Requirements: Each line of the material below should be reproduced exactly.

=== Extracted material ===

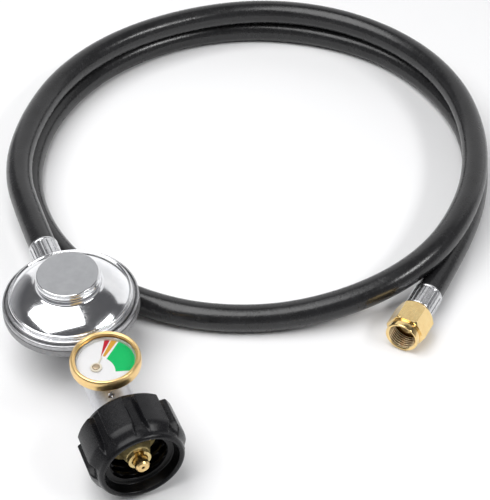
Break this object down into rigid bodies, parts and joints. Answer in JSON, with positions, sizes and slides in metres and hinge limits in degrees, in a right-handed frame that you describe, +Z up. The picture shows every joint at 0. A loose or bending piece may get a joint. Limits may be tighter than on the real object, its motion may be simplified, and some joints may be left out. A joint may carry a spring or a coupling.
{
  "type": "propane regulator hose",
  "caption": "Low-pressure propane regulator with a handwheel inlet, a dial gauge, and a looped rubber hose that ends in a swivel flare nut.",
  "frame": {"origin": "under the middle of the regulator, halfway between the handwheel's mouth and the outlet ferrule's lip, on the floor that the handwheel, the hose and the end nut lie on", "axes": "+Z up out of the regulator's cap; +Y along the common inlet and outlet axis, from the handwheel towards the hose; -Y out of the handwheel's mouth"},
  "size_m": [0.323, 0.3468, 0.0528],
  "materials": {
    "black_plastic": "moulded nylon with a soft sheen",
    "brass": "turned, clean",
    "thermal_plastic": "moulded fusible bushing",
    "acetal": "moulded",
    "white_metal": "cast zinc, lightly blasted",
    "steel": "zinc plated",
    "case_metal": "lacquered",
    "lens": "clear",
    "dial_white": "printed dial with coloured zones",
    "needle_brass": "thin stamped",
    "bourdon_bronze": "drawn tube",
    "body_metal": "cast zinc",
    "chrome": "polished",
    "cap_plastic": "matt grey",
    "adjuster_plastic": "moulded",
    "rubber_seal": "soft moulded",
    "hose_rubber": "smooth extruded cover with a soft sheen"
  },
  "bodies": {
    "regulator": {"arbor_bridge": "brass", "bourdon_coil": "bourdon_bronze", "bourdon_socket": "brass", "clamp_ring": "steel", "closing_cap": "cap_plastic", "diaphragm": "rubber_seal", "end_ferrule": "steel", "flare_stem": "brass", "gauge_bezel": "brass", "gauge_case": "case_metal", "gauge_dial": "dial_white", "gauge_lens": "lens", "hose": "hose_rubber", "inlet_orifice": "brass", "inlet_stem": "white_metal", "lens_spacer": "acetal", "lever_pin": "steel", "main_spring": "steel", "nipple_probe": "brass", "outlet_barb": "brass", "outlet_ferrule": "steel", "poppet_spring": "steel", "qcc_nipple": "brass", "regulator_body": "body_metal", "regulator_cover": "chrome", "spring_adjuster": "adjuster_plastic", "stem_plug": "steel", "thermal_bushing": "thermal_plastic", "vent_screen": "steel"},
    "qcc_nut": {"qcc_nut": "black_plastic"},
    "swivel_nut": {"swivel_nut": "brass"},
    "flow_poppet": {"flow_poppet": "acetal"},
    "needle": {"gauge_needle": "needle_brass", "needle_arbor": "brass"},
    "diaphragm_group": {"diaphragm_plate": "steel", "diaphragm_stem": "steel", "stem_nut": "steel"},
    "valve_lever": {"valve_lever": "steel"},
    "valve_slider": {"valve_slider": "brass", "valve_pad": "rubber_seal"}
  },
  "joints": [
    {"name": "qcc_nut_spin", "type": "hinge", "parent": "regulator", "child": "qcc_nut", "pos_m": [0, -0.07025, 0.0242], "axis": [0, -1, 0], "continuous": true},
    {"name": "swivel_nut_spin", "type": "hinge", "parent": "regulator", "child": "swivel_nut", "pos_m": [0.16304, -0.03848, 0.00953], "axis": [-0.7846, -0.62, 0], "continuous": true},
    {"name": "flow_poppet_slide", "type": "slide", "parent": "regulator", "child": "flow_poppet", "axis": [0, 1, 0], "range_m": [0, 0.0026], "stiffness_N_per_m": 40, "springref_m": -0.001, "deforming": ["poppet_spring"]},
    {"name": "gauge_needle_turn", "type": "hinge", "parent": "regulator", "child": "needle", "pos_m": [-0.0054, -0.03265, 0.046], "axis": [0, 0, 1], "range_deg": [-85, 0], "stiffness_Nm_per_rad": 0.00002, "springref_deg": 11.46, "deforming": ["bourdon_coil"]},
    {"name": "diaphragm_travel", "type": "slide", "parent": "regulator", "child": "diaphragm_group", "axis": [0, 0, 1], "range_m": [0, 0.003], "stiffness_N_per_m": 2000, "springref_m": -0.001, "deforming": ["main_spring", "diaphragm"]},
    {"name": "valve_lever_turn", "type": "hinge", "parent": "regulator", "child": "valve_lever", "pos_m": [0, 0.01055, 0.0197], "axis": [1, 0, 0], "range_deg": [0, 10.3]},
    {"name": "valve_slide", "type": "slide", "parent": "regulator", "child": "valve_slider", "axis": [0, -1, 0], "range_m": [0, 0.0008]}
  ],
  "couplings": [
    {"joint": "valve_lever_turn", "follows": "diaphragm_travel", "rad_per_m": 59.1},
    {"joint": "valve_slide", "follows": "diaphragm_travel", "ratio": 0.2647}
  ]
}
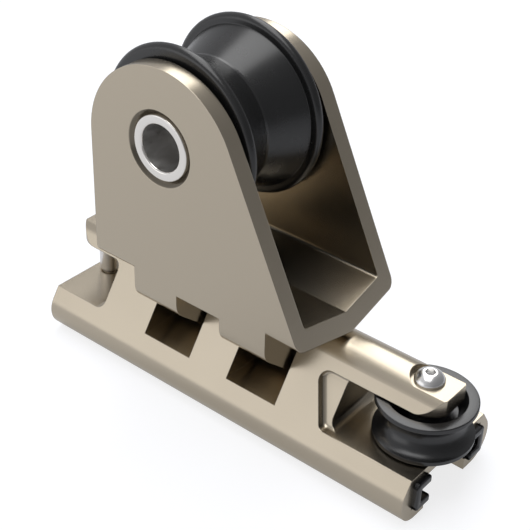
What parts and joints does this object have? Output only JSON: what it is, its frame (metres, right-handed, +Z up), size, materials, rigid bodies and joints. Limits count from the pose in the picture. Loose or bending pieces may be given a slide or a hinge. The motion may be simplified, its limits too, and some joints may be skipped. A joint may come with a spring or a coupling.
{
  "type": "genoa lead car",
  "caption": "Genoa lead car: a T-track slider with a tilting sheave box, a flat towing sheave under an arm at one end and a line pin in a notch at the other.",
  "frame": {"origin": "middle of the T-slot's mouth on the slider's underside plane", "axes": "+X along the track towards the towing sheave's end, +Y across the track, +Z up"},
  "size_m": [0.158, 0.0494, 0.1231],
  "materials": {
    "champagne_aluminium": "champagne anodised, satin",
    "sheave_black": "hard anodised black, satin",
    "tow_sheave_black": "turned acetal, satin",
    "strip_black": "glossy",
    "pin_steel": "ground",
    "screw_steel": "polished",
    "axle_steel": "turned, polished end faces",
    "bush_plastic": "smooth"
  },
  "bodies": {
    "slider": {"slider_body": "champagne_aluminium", "wear_strip_near": "strip_black", "wear_strip_far": "strip_black", "becket_pin": "pin_steel", "hinge_pin": "pin_steel", "hinge_set_screw": "pin_steel", "hinge_washer_rear": "bush_plastic", "hinge_washer_front": "bush_plastic", "tow_screw": "screw_steel", "tow_sleeve": "pin_steel", "tow_washer_upper": "bush_plastic", "tow_washer_lower": "bush_plastic"},
    "sheave_box": {"sheave_bracket": "champagne_aluminium", "hinge_bush_rear": "bush_plastic", "hinge_bush_front": "bush_plastic", "axle_tube": "axle_steel", "side_washer_near": "bush_plastic", "side_washer_far": "bush_plastic"},
    "sheet_sheave": {"main_sheave": "sheave_black", "main_bush": "bush_plastic"},
    "towing_sheave": {"tow_sheave": "tow_sheave_black", "tow_bush": "bush_plastic"}
  },
  "joints": [
    {"name": "sheave_box_tilt", "type": "hinge", "parent": "slider", "child": "sheave_box", "pos_m": [0, 0, 0.03], "axis": [1, 0, 0], "range_deg": [-25, 25]},
    {"name": "sheet_sheave_spin", "type": "hinge", "parent": "sheave_box", "child": "sheet_sheave", "pos_m": [-0.0203, 0, 0.0933], "axis": [0, 1, 0], "continuous": true},
    {"name": "towing_sheave_spin", "type": "hinge", "parent": "slider", "child": "towing_sheave", "pos_m": [0.0654, 0, 0.0245], "axis": [0, 0, 1], "continuous": true}
  ]
}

===

Answer to the task:
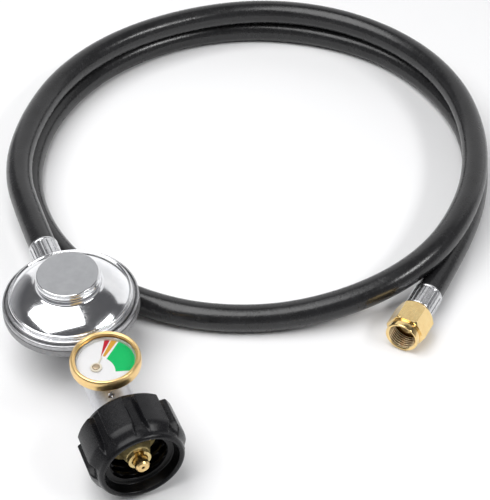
Break this object down into rigid bodies, parts and joints. Answer in JSON, with positions, sizes and slides in metres and hinge limits in degrees, in a right-handed frame that you describe, +Z up. The picture shows every joint at 0. A loose or bending piece may get a joint. Limits may be tighter than on the real object, its motion may be simplified, and some joints may be left out. A joint may carry a spring or a coupling.
{
  "type": "propane regulator hose",
  "caption": "Low-pressure propane regulator with a handwheel inlet, a dial gauge, and a looped rubber hose that ends in a swivel flare nut.",
  "frame": {"origin": "under the middle of the regulator, halfway between the handwheel's mouth and the outlet ferrule's lip, on the floor that the handwheel, the hose and the end nut lie on", "axes": "+Z up out of the regulator's cap; +Y along the common inlet and outlet axis, from the handwheel towards the hose; -Y out of the handwheel's mouth"},
  "size_m": [0.323, 0.3468, 0.0528],
  "materials": {
    "black_plastic": "moulded nylon with a soft sheen",
    "brass": "turned, clean",
    "thermal_plastic": "moulded fusible bushing",
    "acetal": "moulded",
    "white_metal": "cast zinc, lightly blasted",
    "steel": "zinc plated",
    "case_metal": "lacquered",
    "lens": "clear",
    "dial_white": "printed dial with coloured zones",
    "needle_brass": "thin stamped",
    "bourdon_bronze": "drawn tube",
    "body_metal": "cast zinc",
    "chrome": "polished",
    "cap_plastic": "matt grey",
    "adjuster_plastic": "moulded",
    "rubber_seal": "soft moulded",
    "hose_rubber": "smooth extruded cover with a soft sheen"
  },
  "bodies": {
    "regulator": {"arbor_bridge": "brass", "bourdon_coil": "bourdon_bronze", "bourdon_socket": "brass", "clamp_ring": "steel", "closing_cap": "cap_plastic", "diaphragm": "rubber_seal", "end_ferrule": "steel", "flare_stem": "brass", "gauge_bezel": "brass", "gauge_case": "case_metal", "gauge_dial": "dial_white", "gauge_lens": "lens", "hose": "hose_rubber", "inlet_orifice": "brass", "inlet_stem": "white_metal", "lens_spacer": "acetal", "lever_pin": "steel", "main_spring": "steel", "nipple_probe": "brass", "outlet_barb": "brass", "outlet_ferrule": "steel", "poppet_spring": "steel", "qcc_nipple": "brass", "regulator_body": "body_metal", "regulator_cover": "chrome", "spring_adjuster": "adjuster_plastic", "stem_plug": "steel", "thermal_bushing": "thermal_plastic", "vent_screen": "steel"},
    "qcc_nut": {"qcc_nut": "black_plastic"},
    "swivel_nut": {"swivel_nut": "brass"},
    "flow_poppet": {"flow_poppet": "acetal"},
    "needle": {"gauge_needle": "needle_brass", "needle_arbor": "brass"},
    "diaphragm_group": {"diaphragm_plate": "steel", "diaphragm_stem": "steel", "stem_nut": "steel"},
    "valve_lever": {"valve_lever": "steel"},
    "valve_slider": {"valve_slider": "brass", "valve_pad": "rubber_seal"}
  },
  "joints": [
    {"name": "qcc_nut_spin", "type": "hinge", "parent": "regulator", "child": "qcc_nut", "pos_m": [0, -0.07025, 0.0242], "axis": [0, -1, 0], "continuous": true},
    {"name": "swivel_nut_spin", "type": "hinge", "parent": "regulator", "child": "swivel_nut", "pos_m": [0.16304, -0.03848, 0.00953], "axis": [-0.7846, -0.62, 0], "continuous": true},
    {"name": "flow_poppet_slide", "type": "slide", "parent": "regulator", "child": "flow_poppet", "axis": [0, 1, 0], "range_m": [0, 0.0026], "stiffness_N_per_m": 40, "springref_m": -0.001, "deforming": ["poppet_spring"]},
    {"name": "gauge_needle_turn", "type": "hinge", "parent": "regulator", "child": "needle", "pos_m": [-0.0054, -0.03265, 0.046], "axis": [0, 0, 1], "range_deg": [-85, 0], "stiffness_Nm_per_rad": 0.00002, "springref_deg": 11.46, "deforming": ["bourdon_coil"]},
    {"name": "diaphragm_travel", "type": "slide", "parent": "regulator", "child": "diaphragm_group", "axis": [0, 0, 1], "range_m": [0, 0.003], "stiffness_N_per_m": 2000, "springref_m": -0.001, "deforming": ["main_spring", "diaphragm"]},
    {"name": "valve_lever_turn", "type": "hinge", "parent": "regulator", "child": "valve_lever", "pos_m": [0, 0.01055, 0.0197], "axis": [1, 0, 0], "range_deg": [0, 10.3]},
    {"name": "valve_slide", "type": "slide", "parent": "regulator", "child": "valve_slider", "axis": [0, -1, 0], "range_m": [0, 0.0008]}
  ],
  "couplings": [
    {"joint": "valve_lever_turn", "follows": "diaphragm_travel", "rad_per_m": 59.1},
    {"joint": "valve_slide", "follows": "diaphragm_travel", "ratio": 0.2647}
  ]
}
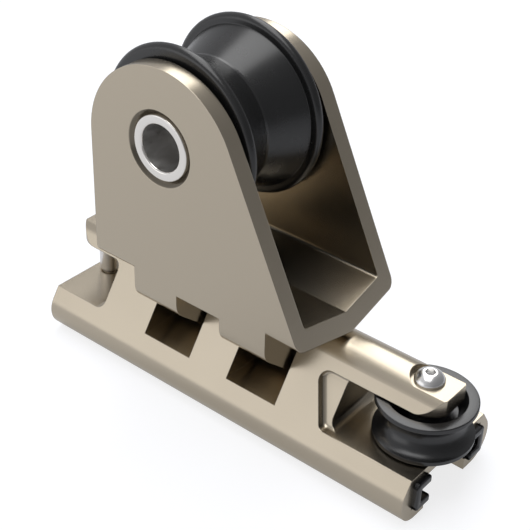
What parts and joints does this object have? Output only JSON: what it is, its frame (metres, right-handed, +Z up), size, materials, rigid bodies and joints. Limits count from the pose in the picture. Loose or bending pieces may be given a slide or a hinge. The motion may be simplified, its limits too, and some joints may be skipped. A joint may come with a spring or a coupling.
{
  "type": "genoa lead car",
  "caption": "Genoa lead car: a T-track slider with a tilting sheave box, a flat towing sheave under an arm at one end and a line pin in a notch at the other.",
  "frame": {"origin": "middle of the T-slot's mouth on the slider's underside plane", "axes": "+X along the track towards the towing sheave's end, +Y across the track, +Z up"},
  "size_m": [0.158, 0.0494, 0.1231],
  "materials": {
    "champagne_aluminium": "champagne anodised, satin",
    "sheave_black": "hard anodised black, satin",
    "tow_sheave_black": "turned acetal, satin",
    "strip_black": "glossy",
    "pin_steel": "ground",
    "screw_steel": "polished",
    "axle_steel": "turned, polished end faces",
    "bush_plastic": "smooth"
  },
  "bodies": {
    "slider": {"slider_body": "champagne_aluminium", "wear_strip_near": "strip_black", "wear_strip_far": "strip_black", "becket_pin": "pin_steel", "hinge_pin": "pin_steel", "hinge_set_screw": "pin_steel", "hinge_washer_rear": "bush_plastic", "hinge_washer_front": "bush_plastic", "tow_screw": "screw_steel", "tow_sleeve": "pin_steel", "tow_washer_upper": "bush_plastic", "tow_washer_lower": "bush_plastic"},
    "sheave_box": {"sheave_bracket": "champagne_aluminium", "hinge_bush_rear": "bush_plastic", "hinge_bush_front": "bush_plastic", "axle_tube": "axle_steel", "side_washer_near": "bush_plastic", "side_washer_far": "bush_plastic"},
    "sheet_sheave": {"main_sheave": "sheave_black", "main_bush": "bush_plastic"},
    "towing_sheave": {"tow_sheave": "tow_sheave_black", "tow_bush": "bush_plastic"}
  },
  "joints": [
    {"name": "sheave_box_tilt", "type": "hinge", "parent": "slider", "child": "sheave_box", "pos_m": [0, 0, 0.03], "axis": [1, 0, 0], "range_deg": [-25, 25]},
    {"name": "sheet_sheave_spin", "type": "hinge", "parent": "sheave_box", "child": "sheet_sheave", "pos_m": [-0.0203, 0, 0.0933], "axis": [0, 1, 0], "continuous": true},
    {"name": "towing_sheave_spin", "type": "hinge", "parent": "slider", "child": "towing_sheave", "pos_m": [0.0654, 0, 0.0245], "axis": [0, 0, 1], "continuous": true}
  ]
}